Thursday, August 3, 2006 (Reuters Health)—Approximately 40% of women say they “feel uncomfortable” when asked to make a decision between breast-conserving surgery and radical mastectomy for breast cancer, according to results of a Canadian study of breast cancer patient who were all candidates for breast-conserving surgery.
“Patient-centered care,” where the patient is involved more or less, depending upon the physician, in decision-making is becoming more common, but these study findings suggest that the majority of patients don’t want this approach.

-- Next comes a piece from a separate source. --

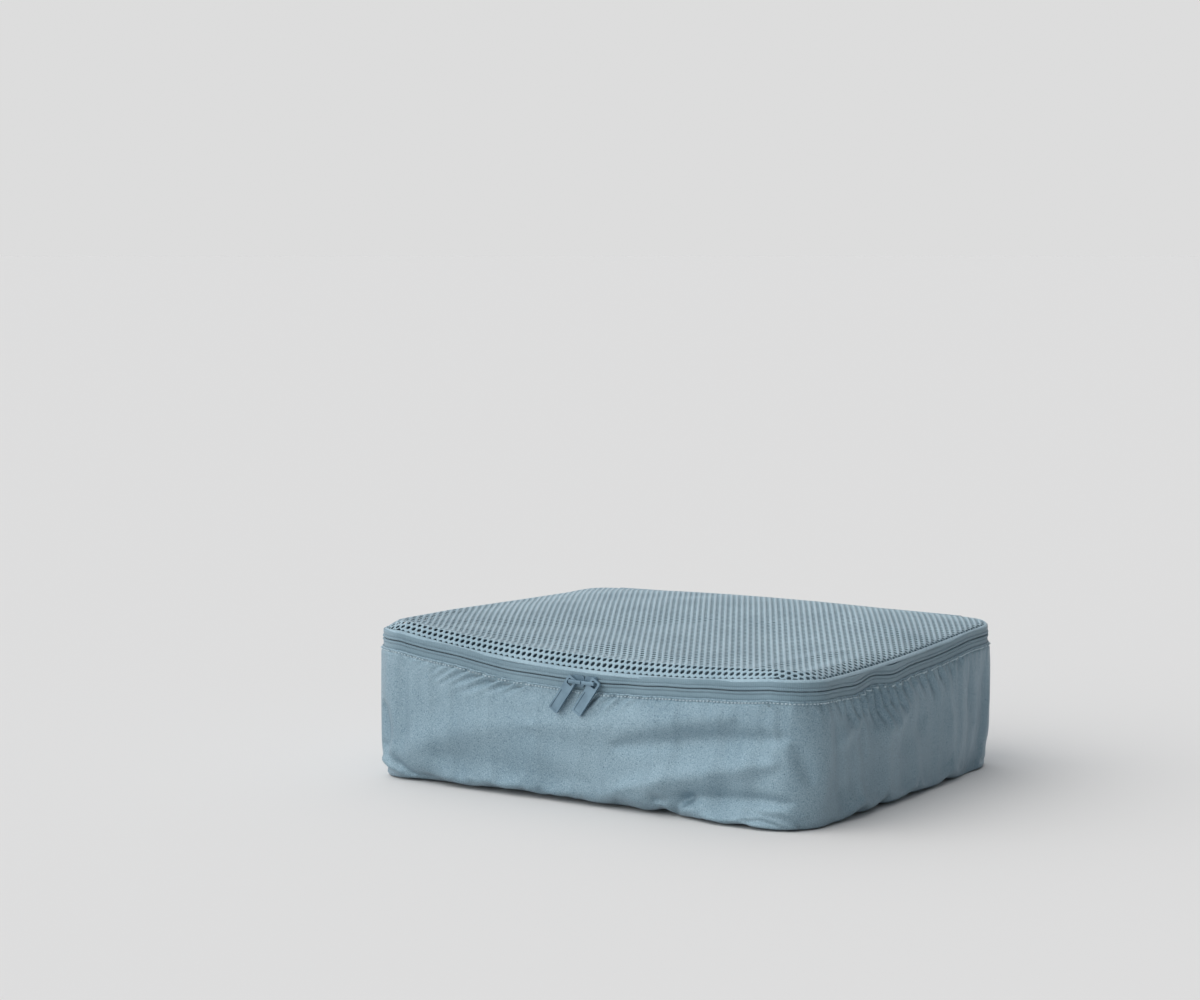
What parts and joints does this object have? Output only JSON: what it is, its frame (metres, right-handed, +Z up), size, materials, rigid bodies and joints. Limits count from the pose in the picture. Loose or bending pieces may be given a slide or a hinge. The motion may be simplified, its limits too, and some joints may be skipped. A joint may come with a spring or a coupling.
{
  "type": "packing cube",
  "caption": "Soft-sided fabric packing cube: satin nylon case whose net lid opens on a zip round the front and sides, with sliders and pull tabs.",
  "frame": {"origin": "on the ground, under the middle of the cube's bounding box", "axes": "+X along the front from left to right, -Y out of the front where the sliders are, +Z up"},
  "size_m": [0.4174, 0.3424, 0.1296],
  "materials": {
    "shell_fabric": "satin woven nylon, light slate blue",
    "lid_net": "knitted polyester net, matt, light slate blue",
    "zip_tape": "woven zip tape, matt, slate blue",
    "zip_coil": "polyester coil, slate blue",
    "binding_tape": "folded binding tape, matt, slate blue",
    "painted_zinc": "die-cast zinc with satin slate-blue paint"
  },
  "bodies": {
    "case": {"base_panel": "shell_fabric", "gusset": "shell_fabric", "back_panel": "shell_fabric", "base_seam_binding": "binding_tape", "hinge_seam_binding": "binding_tape", "rim_seam_binding": "binding_tape", "zip_tape_lower": "zip_tape", "zip_coil_lower": "zip_coil", "zip_end_tab_left": "shell_fabric", "zip_end_tab_right": "shell_fabric"},
    "lid": {"lid_net": "lid_net", "lid_seam_binding": "binding_tape", "zip_tape_upper": "zip_tape", "zip_coil_upper": "zip_coil"},
    "left_slider": {"slider_left": "painted_zinc", "slider_crown_left": "painted_zinc"},
    "right_slider": {"slider_right": "painted_zinc", "slider_crown_right": "painted_zinc"},
    "left_pull_tab": {"pull_tab_left": "painted_zinc"},
    "right_pull_tab": {"pull_tab_right": "painted_zinc"}
  },
  "joints": [
    {"name": "lid_hinge", "type": "hinge", "parent": "case", "child": "lid", "pos_m": [0, 0.1643, 0.1187], "axis": [-1, 0, 0], "range_deg": [0, 180]},
    {"name": "left_slider_run", "type": "hinge", "parent": "case", "child": "left_slider", "pos_m": [0.03, -0.1625, 1.295], "axis": [0, 1, 0], "range_deg": [0, 7.77]},
    {"name": "right_slider_run", "type": "hinge", "parent": "case", "child": "right_slider", "pos_m": [0.03, -0.1625, 1.295], "axis": [0, -1, 0], "range_deg": [0, 6.93]},
    {"name": "left_pull_swing", "type": "hinge", "parent": "left_slider", "child": "left_pull_tab", "pos_m": [-0.0021, -0.16595, 0.09542], "axis": [-0.0032, 0.9903, -0.1391], "range_deg": [0, 58]},
    {"name": "right_pull_swing", "type": "hinge", "parent": "right_slider", "child": "right_pull_tab", "pos_m": [0.0191, -0.16595, 0.09504], "axis": [0.0018, -0.9903, 0.1392], "range_deg": [0, 122]}
  ]
}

Dr. Wally J. Temple and associates at the University of Calgary in Alberta, Canada, conducted a prospective study of 157 women with a first diagnosis of localized unilateral breast cancer between 1992 and 1995. Of the total number, 71.3% anticipated having breast-conserving surgery and 28.7% expected a modified radical mastectomy.

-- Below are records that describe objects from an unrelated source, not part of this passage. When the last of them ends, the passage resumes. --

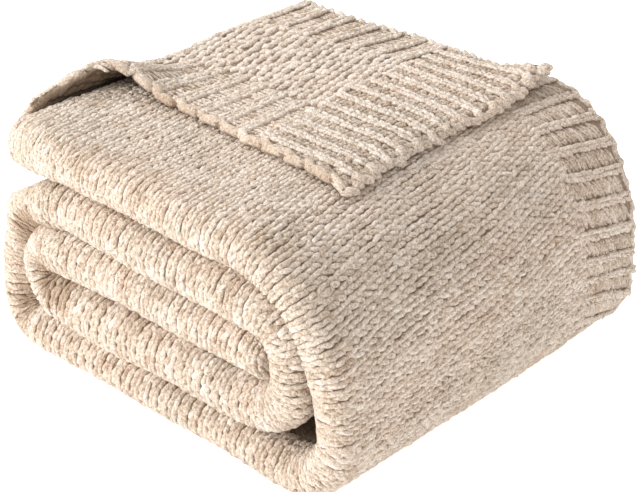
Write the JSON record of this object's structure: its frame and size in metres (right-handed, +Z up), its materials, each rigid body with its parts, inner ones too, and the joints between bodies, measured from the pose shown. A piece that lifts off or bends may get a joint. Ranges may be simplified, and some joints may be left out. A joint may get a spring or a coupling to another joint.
{
  "type": "folded chenille knit throw",
  "caption": "Chunky chenille knit throw, folded lengthwise and rolled into a flat bundle, with one layer of its end turned back over the top.",
  "frame": {"origin": "centre of the bundle's bounding box, on the surface it lies on", "axes": "+Z is up. The roll's axis is along Y, with the rounded near folds and the visible spiral at -Y and the selvedges at +Y. The broad outer side is at +X, and the nose of the top band is at -X"},
  "size_m": [0.4046, 0.3819, 0.2422],
  "materials": {
    "chenille": "soft matte pile"
  },
  "bodies": {
    "root": {"throw": "chenille"}
  },
  "joints": []
}
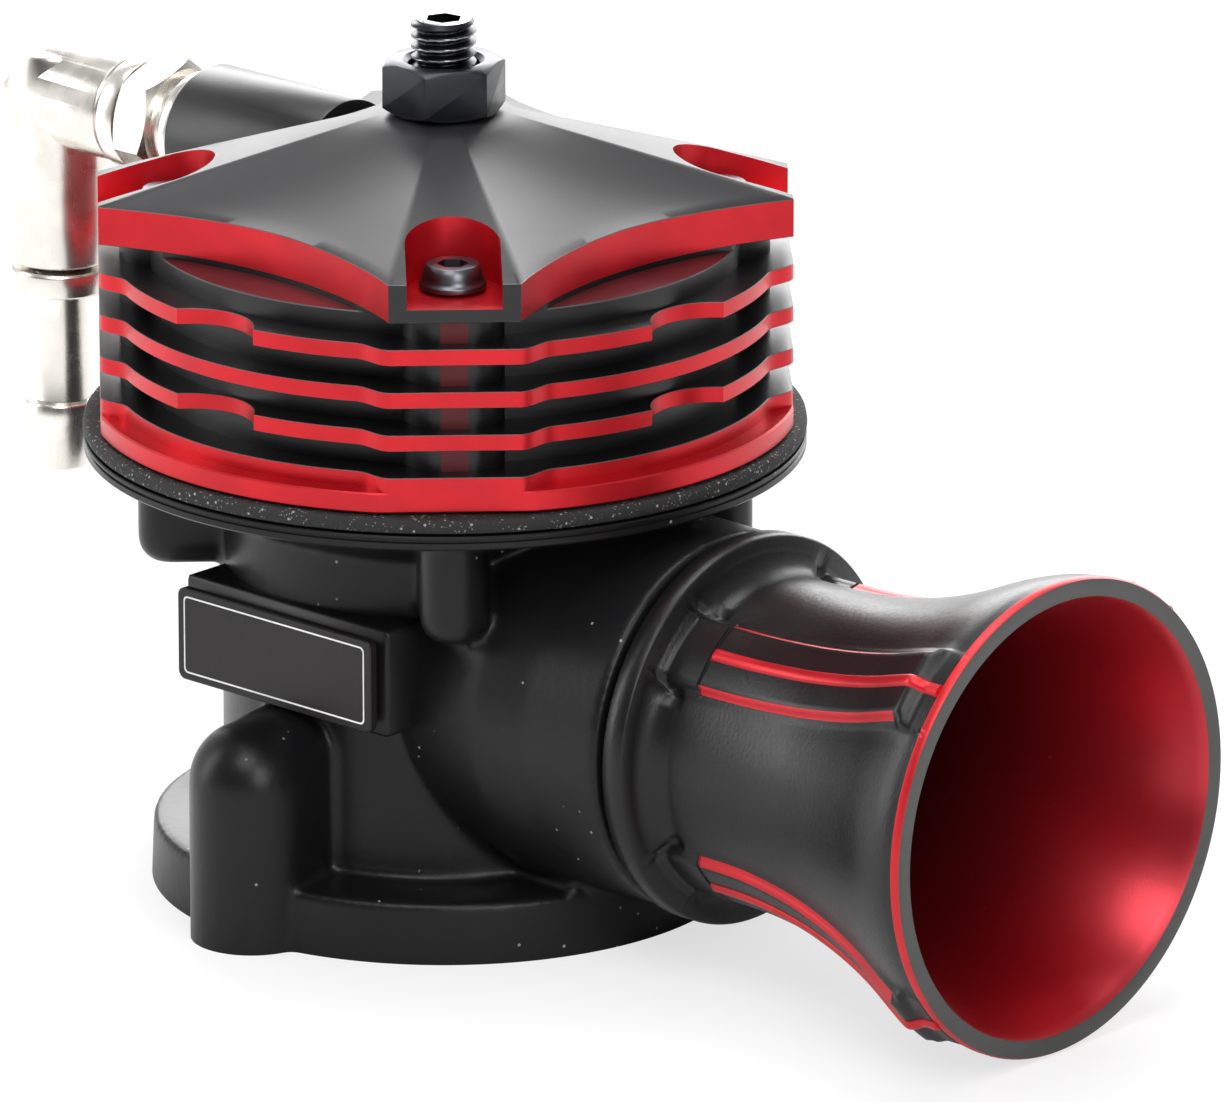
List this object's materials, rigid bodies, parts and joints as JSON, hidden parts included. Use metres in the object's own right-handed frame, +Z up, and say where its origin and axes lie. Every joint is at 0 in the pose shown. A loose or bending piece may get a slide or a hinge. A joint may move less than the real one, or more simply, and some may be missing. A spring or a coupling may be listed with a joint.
{
  "type": "blow off valve",
  "caption": "Diaphragm blow off valve with a finned square cap, a flared outlet funnel, a bolted base flange, a spring adjuster and a swivelling hose elbow.",
  "frame": {"origin": "centre of the bounding box at the underside of the base flange; the valve axis is vertical at x = -0.0103", "axes": "+Z up along the valve axis, +X along the outlet towards its mouth, -X towards the hose elbow, -Y towards the nameplate"},
  "size_m": [0.1296, 0.0664, 0.0817],
  "materials": {
    "cast_black": "black cast aluminium, satin",
    "anodised_black": "black anodised aluminium, satin, with red machined edges",
    "anodised_red": "red and black anodised aluminium, satin",
    "blackened_steel": "black oxide steel",
    "bright_steel": "bright drawn steel",
    "bronze": "sintered bronze",
    "plain_aluminium": "turned aluminium",
    "nickel": "nickel plated brass",
    "rubber": "matt black rubber",
    "plate_black": "thin plate with a dark printed face"
  },
  "bodies": {
    "valve_body": {"main_body": "cast_black", "base_seal": "rubber", "cap": "anodised_black", "cap_screw_1": "blackened_steel", "cap_screw_2": "blackened_steel", "cap_screw_3": "blackened_steel", "cap_screw_4": "blackened_steel", "main_spring": "bright_steel", "diaphragm": "rubber", "guide_bush": "bronze", "nameplate": "plate_black", "nameplate_tape": "rubber", "outlet_funnel": "anodised_red", "funnel_seal": "rubber", "port_washer": "nickel", "port_adaptor": "nickel"},
    "valve": {"valve_stem": "bright_steel", "upper_plate": "plain_aluminium", "lower_plate": "plain_aluminium", "stem_nut": "bright_steel", "poppet_nut": "bright_steel", "valve_poppet": "plain_aluminium", "poppet_seal": "rubber"},
    "spring_adjuster": {"spring_seat": "plain_aluminium"},
    "adjusting_screw": {"set_screw": "blackened_steel"},
    "locking_nut": {"lock_nut": "blackened_steel"},
    "elbow": {"hose_elbow": "nickel", "swivel_seal": "rubber", "hose_barb": "nickel"}
  },
  "joints": [
    {"name": "valve_lift", "type": "slide", "parent": "valve_body", "child": "valve", "axis": [0, 0, 1], "range_m": [0, 0.006], "stiffness_N_per_m": 2000, "springref_m": -0.006, "deforming": ["main_spring", "diaphragm"]},
    {"name": "spring_adjust", "type": "slide", "parent": "valve_body", "child": "spring_adjuster", "axis": [0, 0, 1], "range_m": [-0.0025, 0.002], "deforming": ["main_spring"]},
    {"name": "screw_turn", "type": "hinge", "parent": "spring_adjuster", "child": "adjusting_screw", "pos_m": [-0.0103, 0, 0.07], "axis": [0, 0, 1], "range_deg": [-900, 720]},
    {"name": "nut_turn", "type": "hinge", "parent": "valve_body", "child": "locking_nut", "pos_m": [-0.0103, 0, 0.0755], "axis": [0, 0, 1], "range_deg": [0, 180]},
    {"name": "elbow_swivel", "type": "hinge", "parent": "valve_body", "child": "elbow", "pos_m": [-0.0599, 0, 0.0652], "axis": [1, 0, 0], "continuous": true}
  ],
  "couplings": [
    {"joint": "screw_turn", "follows": "spring_adjust", "rad_per_m": 6283.2}
  ]
}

The two main factors that influenced women’s treatment choices were doctor’s advice and the possibility for a complete cure.
Approximately 60% of women were satisfied with the degree that they participated in decision-making. However, only 13.6% received as much information as they wanted.
More than 25% of women participated in the decision more than they wanted to, while 12% had a smaller role in decision-making than they wanted.
“We suggest that the surgeon’s interpretation of ’patient-centered care’ made 40% of our patients uncomfortable,” Dr. Temple writes in the July 20th Journal of Clinical Oncology. “This might adversely affect some women’s satisfaction with care.”
“There is a gap between the women’s preferences and actual experiences for the provision of information and participation in treatment; and this gap seems to be worse for information than for participation,” Dr. Temple’s group reports. Surgeons could profit from education to decrease bias in assisting women in making a decision, which should improve the number of women choosing breast-conserving surgery if they are candidates, the authors conclude.